■ WHAT THE EXERCISE ASKS ■
Reproduce every entry exactly as shown.

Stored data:
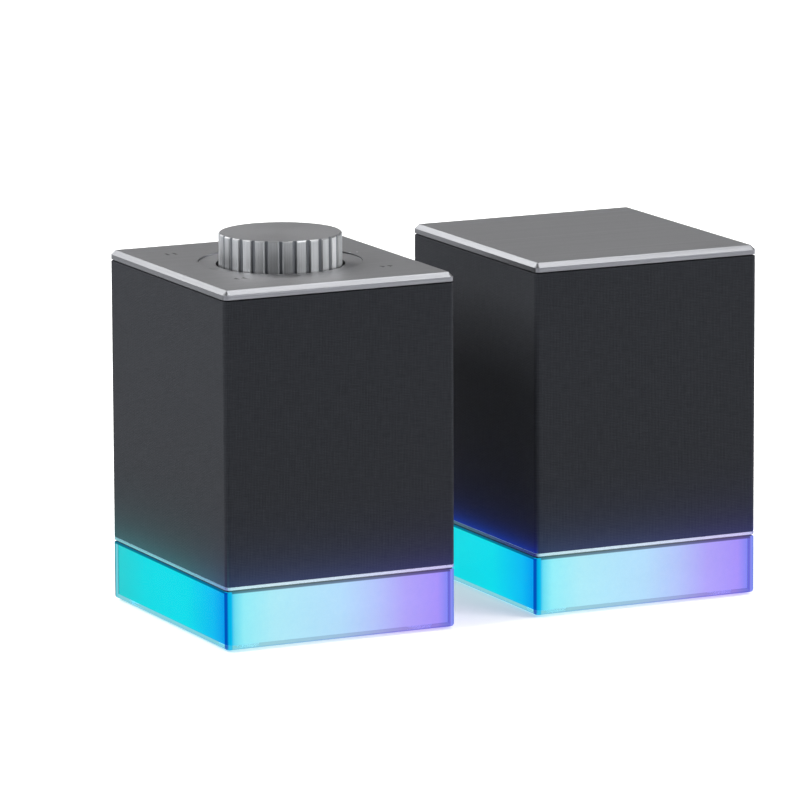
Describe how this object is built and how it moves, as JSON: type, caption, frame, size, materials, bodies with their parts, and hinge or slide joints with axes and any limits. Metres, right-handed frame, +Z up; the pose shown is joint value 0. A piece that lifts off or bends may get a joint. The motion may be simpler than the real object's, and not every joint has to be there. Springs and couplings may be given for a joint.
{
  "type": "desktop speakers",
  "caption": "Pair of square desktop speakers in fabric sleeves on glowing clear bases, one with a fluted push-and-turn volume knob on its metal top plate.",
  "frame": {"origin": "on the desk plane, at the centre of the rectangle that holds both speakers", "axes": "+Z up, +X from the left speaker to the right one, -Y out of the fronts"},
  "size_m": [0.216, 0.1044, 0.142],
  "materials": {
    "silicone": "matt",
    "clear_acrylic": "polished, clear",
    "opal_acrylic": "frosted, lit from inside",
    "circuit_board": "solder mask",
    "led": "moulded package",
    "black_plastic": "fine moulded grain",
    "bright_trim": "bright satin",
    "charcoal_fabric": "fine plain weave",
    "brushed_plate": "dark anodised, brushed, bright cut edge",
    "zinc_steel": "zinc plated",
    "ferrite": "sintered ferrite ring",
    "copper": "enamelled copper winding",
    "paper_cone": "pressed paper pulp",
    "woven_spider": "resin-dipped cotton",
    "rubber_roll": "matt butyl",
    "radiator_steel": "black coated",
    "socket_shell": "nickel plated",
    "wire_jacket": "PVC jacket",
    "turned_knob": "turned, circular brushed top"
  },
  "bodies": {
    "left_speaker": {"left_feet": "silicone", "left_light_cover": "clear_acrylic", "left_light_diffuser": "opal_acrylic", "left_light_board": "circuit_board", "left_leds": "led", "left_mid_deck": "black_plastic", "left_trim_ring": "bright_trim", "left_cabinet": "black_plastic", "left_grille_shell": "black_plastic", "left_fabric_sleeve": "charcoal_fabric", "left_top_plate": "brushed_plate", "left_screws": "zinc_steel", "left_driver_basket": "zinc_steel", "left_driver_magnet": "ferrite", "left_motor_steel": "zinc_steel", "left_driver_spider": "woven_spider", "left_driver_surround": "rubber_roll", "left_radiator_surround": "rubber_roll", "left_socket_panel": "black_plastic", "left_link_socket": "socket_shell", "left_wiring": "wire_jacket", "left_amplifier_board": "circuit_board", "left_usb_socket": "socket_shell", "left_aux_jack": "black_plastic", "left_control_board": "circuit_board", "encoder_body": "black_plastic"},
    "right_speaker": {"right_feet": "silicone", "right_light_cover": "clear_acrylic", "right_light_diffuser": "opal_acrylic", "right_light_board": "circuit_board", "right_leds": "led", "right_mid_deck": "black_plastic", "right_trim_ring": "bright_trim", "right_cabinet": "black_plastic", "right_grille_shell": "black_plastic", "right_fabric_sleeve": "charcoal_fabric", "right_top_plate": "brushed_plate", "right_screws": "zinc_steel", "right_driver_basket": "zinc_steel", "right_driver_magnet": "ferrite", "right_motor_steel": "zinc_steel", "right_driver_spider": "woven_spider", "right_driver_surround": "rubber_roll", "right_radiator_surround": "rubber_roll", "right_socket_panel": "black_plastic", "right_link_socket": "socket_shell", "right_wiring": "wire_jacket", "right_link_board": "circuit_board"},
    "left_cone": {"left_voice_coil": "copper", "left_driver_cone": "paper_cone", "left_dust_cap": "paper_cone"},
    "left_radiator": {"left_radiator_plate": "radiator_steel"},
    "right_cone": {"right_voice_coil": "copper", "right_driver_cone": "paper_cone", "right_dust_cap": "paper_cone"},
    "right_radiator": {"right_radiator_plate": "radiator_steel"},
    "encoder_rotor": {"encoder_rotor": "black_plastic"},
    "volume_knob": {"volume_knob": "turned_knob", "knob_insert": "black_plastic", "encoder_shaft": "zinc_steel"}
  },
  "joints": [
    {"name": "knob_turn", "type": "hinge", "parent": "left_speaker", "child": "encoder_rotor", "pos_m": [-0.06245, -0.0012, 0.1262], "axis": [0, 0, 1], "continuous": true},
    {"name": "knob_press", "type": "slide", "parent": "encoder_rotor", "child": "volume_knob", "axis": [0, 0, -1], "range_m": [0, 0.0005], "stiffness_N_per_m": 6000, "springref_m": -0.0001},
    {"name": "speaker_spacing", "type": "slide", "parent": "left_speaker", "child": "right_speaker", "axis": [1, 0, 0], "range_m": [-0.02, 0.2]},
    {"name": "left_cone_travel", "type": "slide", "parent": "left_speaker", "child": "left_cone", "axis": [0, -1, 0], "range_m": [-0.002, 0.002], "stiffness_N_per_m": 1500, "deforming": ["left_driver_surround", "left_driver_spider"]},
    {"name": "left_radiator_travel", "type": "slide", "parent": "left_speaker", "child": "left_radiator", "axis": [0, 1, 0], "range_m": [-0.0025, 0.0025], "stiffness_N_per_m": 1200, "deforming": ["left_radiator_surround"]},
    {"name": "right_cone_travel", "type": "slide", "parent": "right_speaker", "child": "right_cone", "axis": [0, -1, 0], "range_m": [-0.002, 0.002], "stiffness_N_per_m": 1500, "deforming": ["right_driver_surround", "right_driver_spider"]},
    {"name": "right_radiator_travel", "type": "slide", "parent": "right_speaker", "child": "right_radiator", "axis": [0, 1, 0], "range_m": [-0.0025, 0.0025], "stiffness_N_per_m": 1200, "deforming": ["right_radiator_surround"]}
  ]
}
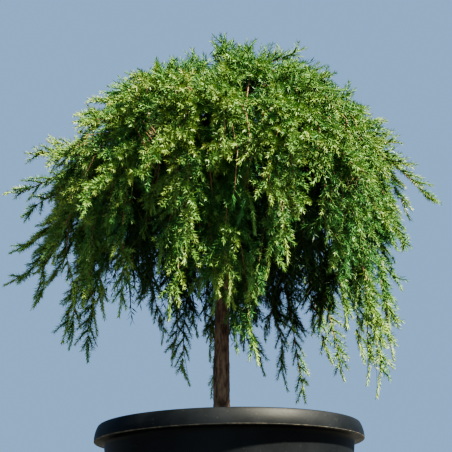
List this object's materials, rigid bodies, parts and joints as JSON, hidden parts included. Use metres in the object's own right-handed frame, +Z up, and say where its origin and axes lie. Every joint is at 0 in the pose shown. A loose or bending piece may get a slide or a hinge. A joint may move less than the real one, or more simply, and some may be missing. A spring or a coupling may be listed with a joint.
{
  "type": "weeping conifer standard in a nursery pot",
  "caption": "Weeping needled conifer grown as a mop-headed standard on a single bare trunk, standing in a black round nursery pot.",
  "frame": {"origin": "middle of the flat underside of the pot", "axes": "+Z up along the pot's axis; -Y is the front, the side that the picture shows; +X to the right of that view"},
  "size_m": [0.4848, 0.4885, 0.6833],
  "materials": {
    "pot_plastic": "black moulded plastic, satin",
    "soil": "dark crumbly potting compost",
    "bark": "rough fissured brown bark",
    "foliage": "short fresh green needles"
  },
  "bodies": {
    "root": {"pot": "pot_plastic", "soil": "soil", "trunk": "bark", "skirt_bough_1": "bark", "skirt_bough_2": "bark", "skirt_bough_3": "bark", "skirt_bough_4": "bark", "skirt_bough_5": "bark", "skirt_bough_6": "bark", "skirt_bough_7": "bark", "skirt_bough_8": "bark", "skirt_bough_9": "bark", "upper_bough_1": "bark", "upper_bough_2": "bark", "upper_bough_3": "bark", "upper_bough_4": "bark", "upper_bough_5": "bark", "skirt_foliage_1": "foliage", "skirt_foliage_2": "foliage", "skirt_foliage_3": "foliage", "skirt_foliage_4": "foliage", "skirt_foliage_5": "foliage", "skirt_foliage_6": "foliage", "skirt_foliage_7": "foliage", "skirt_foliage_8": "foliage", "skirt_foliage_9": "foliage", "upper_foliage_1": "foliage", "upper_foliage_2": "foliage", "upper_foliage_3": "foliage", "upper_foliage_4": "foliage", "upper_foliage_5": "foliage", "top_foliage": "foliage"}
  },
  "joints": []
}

■ REPLY TO THE TASK ■
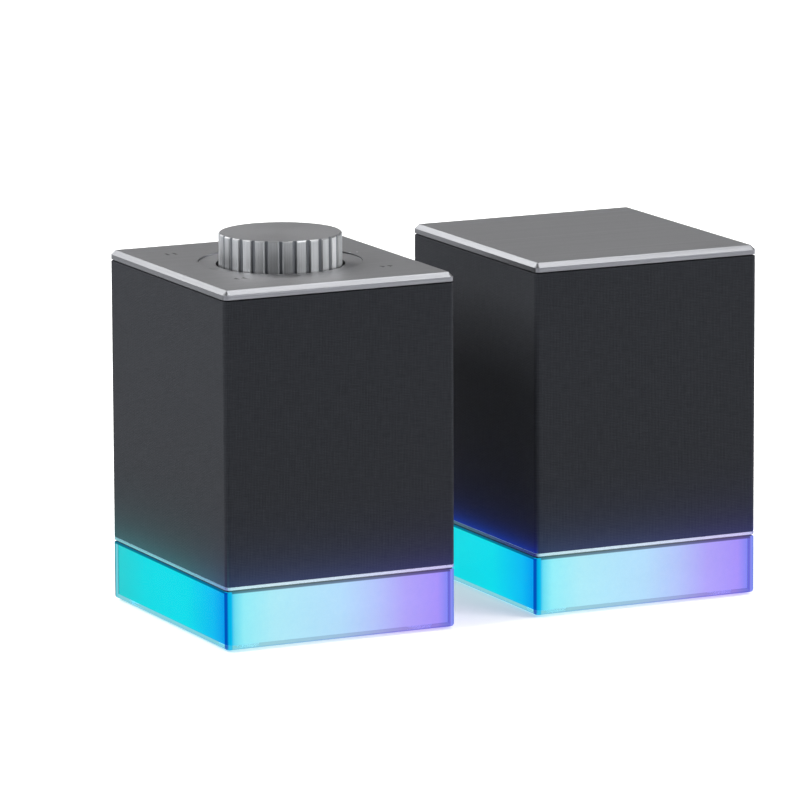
Describe how this object is built and how it moves, as JSON: type, caption, frame, size, materials, bodies with their parts, and hinge or slide joints with axes and any limits. Metres, right-handed frame, +Z up; the pose shown is joint value 0. A piece that lifts off or bends may get a joint. The motion may be simpler than the real object's, and not every joint has to be there. Springs and couplings may be given for a joint.
{
  "type": "desktop speakers",
  "caption": "Pair of square desktop speakers in fabric sleeves on glowing clear bases, one with a fluted push-and-turn volume knob on its metal top plate.",
  "frame": {"origin": "on the desk plane, at the centre of the rectangle that holds both speakers", "axes": "+Z up, +X from the left speaker to the right one, -Y out of the fronts"},
  "size_m": [0.216, 0.1044, 0.142],
  "materials": {
    "silicone": "matt",
    "clear_acrylic": "polished, clear",
    "opal_acrylic": "frosted, lit from inside",
    "circuit_board": "solder mask",
    "led": "moulded package",
    "black_plastic": "fine moulded grain",
    "bright_trim": "bright satin",
    "charcoal_fabric": "fine plain weave",
    "brushed_plate": "dark anodised, brushed, bright cut edge",
    "zinc_steel": "zinc plated",
    "ferrite": "sintered ferrite ring",
    "copper": "enamelled copper winding",
    "paper_cone": "pressed paper pulp",
    "woven_spider": "resin-dipped cotton",
    "rubber_roll": "matt butyl",
    "radiator_steel": "black coated",
    "socket_shell": "nickel plated",
    "wire_jacket": "PVC jacket",
    "turned_knob": "turned, circular brushed top"
  },
  "bodies": {
    "left_speaker": {"left_feet": "silicone", "left_light_cover": "clear_acrylic", "left_light_diffuser": "opal_acrylic", "left_light_board": "circuit_board", "left_leds": "led", "left_mid_deck": "black_plastic", "left_trim_ring": "bright_trim", "left_cabinet": "black_plastic", "left_grille_shell": "black_plastic", "left_fabric_sleeve": "charcoal_fabric", "left_top_plate": "brushed_plate", "left_screws": "zinc_steel", "left_driver_basket": "zinc_steel", "left_driver_magnet": "ferrite", "left_motor_steel": "zinc_steel", "left_driver_spider": "woven_spider", "left_driver_surround": "rubber_roll", "left_radiator_surround": "rubber_roll", "left_socket_panel": "black_plastic", "left_link_socket": "socket_shell", "left_wiring": "wire_jacket", "left_amplifier_board": "circuit_board", "left_usb_socket": "socket_shell", "left_aux_jack": "black_plastic", "left_control_board": "circuit_board", "encoder_body": "black_plastic"},
    "right_speaker": {"right_feet": "silicone", "right_light_cover": "clear_acrylic", "right_light_diffuser": "opal_acrylic", "right_light_board": "circuit_board", "right_leds": "led", "right_mid_deck": "black_plastic", "right_trim_ring": "bright_trim", "right_cabinet": "black_plastic", "right_grille_shell": "black_plastic", "right_fabric_sleeve": "charcoal_fabric", "right_top_plate": "brushed_plate", "right_screws": "zinc_steel", "right_driver_basket": "zinc_steel", "right_driver_magnet": "ferrite", "right_motor_steel": "zinc_steel", "right_driver_spider": "woven_spider", "right_driver_surround": "rubber_roll", "right_radiator_surround": "rubber_roll", "right_socket_panel": "black_plastic", "right_link_socket": "socket_shell", "right_wiring": "wire_jacket", "right_link_board": "circuit_board"},
    "left_cone": {"left_voice_coil": "copper", "left_driver_cone": "paper_cone", "left_dust_cap": "paper_cone"},
    "left_radiator": {"left_radiator_plate": "radiator_steel"},
    "right_cone": {"right_voice_coil": "copper", "right_driver_cone": "paper_cone", "right_dust_cap": "paper_cone"},
    "right_radiator": {"right_radiator_plate": "radiator_steel"},
    "encoder_rotor": {"encoder_rotor": "black_plastic"},
    "volume_knob": {"volume_knob": "turned_knob", "knob_insert": "black_plastic", "encoder_shaft": "zinc_steel"}
  },
  "joints": [
    {"name": "knob_turn", "type": "hinge", "parent": "left_speaker", "child": "encoder_rotor", "pos_m": [-0.06245, -0.0012, 0.1262], "axis": [0, 0, 1], "continuous": true},
    {"name": "knob_press", "type": "slide", "parent": "encoder_rotor", "child": "volume_knob", "axis": [0, 0, -1], "range_m": [0, 0.0005], "stiffness_N_per_m": 6000, "springref_m": -0.0001},
    {"name": "speaker_spacing", "type": "slide", "parent": "left_speaker", "child": "right_speaker", "axis": [1, 0, 0], "range_m": [-0.02, 0.2]},
    {"name": "left_cone_travel", "type": "slide", "parent": "left_speaker", "child": "left_cone", "axis": [0, -1, 0], "range_m": [-0.002, 0.002], "stiffness_N_per_m": 1500, "deforming": ["left_driver_surround", "left_driver_spider"]},
    {"name": "left_radiator_travel", "type": "slide", "parent": "left_speaker", "child": "left_radiator", "axis": [0, 1, 0], "range_m": [-0.0025, 0.0025], "stiffness_N_per_m": 1200, "deforming": ["left_radiator_surround"]},
    {"name": "right_cone_travel", "type": "slide", "parent": "right_speaker", "child": "right_cone", "axis": [0, -1, 0], "range_m": [-0.002, 0.002], "stiffness_N_per_m": 1500, "deforming": ["right_driver_surround", "right_driver_spider"]},
    {"name": "right_radiator_travel", "type": "slide", "parent": "right_speaker", "child": "right_radiator", "axis": [0, 1, 0], "range_m": [-0.0025, 0.0025], "stiffness_N_per_m": 1200, "deforming": ["right_radiator_surround"]}
  ]
}
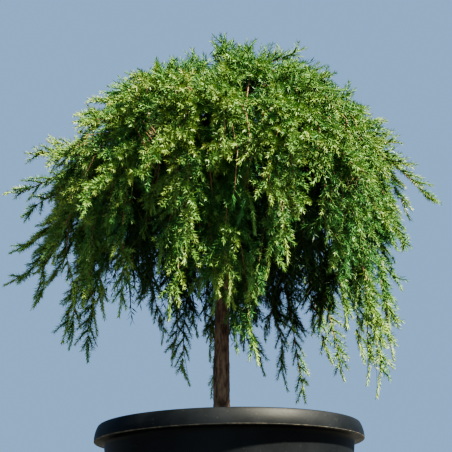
List this object's materials, rigid bodies, parts and joints as JSON, hidden parts included. Use metres in the object's own right-handed frame, +Z up, and say where its origin and axes lie. Every joint is at 0 in the pose shown. A loose or bending piece may get a slide or a hinge. A joint may move less than the real one, or more simply, and some may be missing. A spring or a coupling may be listed with a joint.
{
  "type": "weeping conifer standard in a nursery pot",
  "caption": "Weeping needled conifer grown as a mop-headed standard on a single bare trunk, standing in a black round nursery pot.",
  "frame": {"origin": "middle of the flat underside of the pot", "axes": "+Z up along the pot's axis; -Y is the front, the side that the picture shows; +X to the right of that view"},
  "size_m": [0.4848, 0.4885, 0.6833],
  "materials": {
    "pot_plastic": "black moulded plastic, satin",
    "soil": "dark crumbly potting compost",
    "bark": "rough fissured brown bark",
    "foliage": "short fresh green needles"
  },
  "bodies": {
    "root": {"pot": "pot_plastic", "soil": "soil", "trunk": "bark", "skirt_bough_1": "bark", "skirt_bough_2": "bark", "skirt_bough_3": "bark", "skirt_bough_4": "bark", "skirt_bough_5": "bark", "skirt_bough_6": "bark", "skirt_bough_7": "bark", "skirt_bough_8": "bark", "skirt_bough_9": "bark", "upper_bough_1": "bark", "upper_bough_2": "bark", "upper_bough_3": "bark", "upper_bough_4": "bark", "upper_bough_5": "bark", "skirt_foliage_1": "foliage", "skirt_foliage_2": "foliage", "skirt_foliage_3": "foliage", "skirt_foliage_4": "foliage", "skirt_foliage_5": "foliage", "skirt_foliage_6": "foliage", "skirt_foliage_7": "foliage", "skirt_foliage_8": "foliage", "skirt_foliage_9": "foliage", "upper_foliage_1": "foliage", "upper_foliage_2": "foliage", "upper_foliage_3": "foliage", "upper_foliage_4": "foliage", "upper_foliage_5": "foliage", "top_foliage": "foliage"}
  },
  "joints": []
}